Earned Value Method (EVM)
This tool, as explained in detail in the “Basic Concepts” chapter, is ideal to track the performance of any project. Furthermore, it provides real time parameters that allows the user to adjust the progress and forecast outcomes, eliminating or palliating uncertainty (which is intrinsic to any project). Using the WBS and CPM as input, the system integrator needs to track the progress of each task (labour and procurement), so that the value of the project is built up. Based on the data input, and using the formulas included in the EVM tool, the system integrator can state with certainty the current status of the project at any given time, as well as creating a forecast (which is based on the registered data so far). Please refer to the “Basic Concepts” chapter for more information, including a practical exercise.
Change Order Management
Tracking changes in the project must be an activity that any system integrator performs when carrying out a project. Using the EVM as input, the registered changes will, most probably, affect the outcome (scope, budget, finish date…), hence it has an impact in the work performed (labour and/or procurement). It is a common mistake not to track the changes, thinking that the value is small compared to the total value. This could be considered a continuum fallacy, since the system integrator tends to think that between a small expense and a large expense there is a big gap which is never filled. Truth is that only tracking the changes and its additional expenses the impact can be evaluated at the end of the project. When a change is registered, the EVM must be updated accordingly, drawing a new baseline if necessary.

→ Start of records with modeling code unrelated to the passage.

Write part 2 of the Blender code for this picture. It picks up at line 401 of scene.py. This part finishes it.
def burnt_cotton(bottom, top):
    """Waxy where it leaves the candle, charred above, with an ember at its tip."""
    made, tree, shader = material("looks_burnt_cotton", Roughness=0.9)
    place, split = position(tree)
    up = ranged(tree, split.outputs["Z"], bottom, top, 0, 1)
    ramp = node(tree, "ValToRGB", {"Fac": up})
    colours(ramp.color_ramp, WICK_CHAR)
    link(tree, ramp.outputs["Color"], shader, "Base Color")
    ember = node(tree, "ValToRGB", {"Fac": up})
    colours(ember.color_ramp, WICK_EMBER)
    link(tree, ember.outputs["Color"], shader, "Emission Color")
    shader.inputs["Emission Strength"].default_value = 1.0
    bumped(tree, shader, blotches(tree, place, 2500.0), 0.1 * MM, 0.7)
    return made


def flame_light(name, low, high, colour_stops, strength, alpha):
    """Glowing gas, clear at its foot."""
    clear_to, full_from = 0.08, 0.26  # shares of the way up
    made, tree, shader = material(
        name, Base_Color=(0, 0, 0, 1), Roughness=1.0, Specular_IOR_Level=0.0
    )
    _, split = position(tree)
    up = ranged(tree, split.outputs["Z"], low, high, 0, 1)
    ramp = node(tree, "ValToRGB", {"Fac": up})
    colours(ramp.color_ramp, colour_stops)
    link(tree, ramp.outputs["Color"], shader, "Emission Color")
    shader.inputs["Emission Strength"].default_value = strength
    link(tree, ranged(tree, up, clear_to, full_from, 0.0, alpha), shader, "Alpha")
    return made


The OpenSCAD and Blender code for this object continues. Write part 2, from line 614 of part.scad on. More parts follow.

Many things have been already said about the learnt lessons over the previous chapters. Summarizing:
- Learnt lessons capitalise on the knowledge acquired on each project, thus building a repository to be used for future reference.
- The action of writing down the learnt lessons at the end of each project becomes a great exercise to reflect about the acquired knowledge, what went well and what went wrong.
- Learnt lessons are an amazing source of data to produce stats about performance and ROI.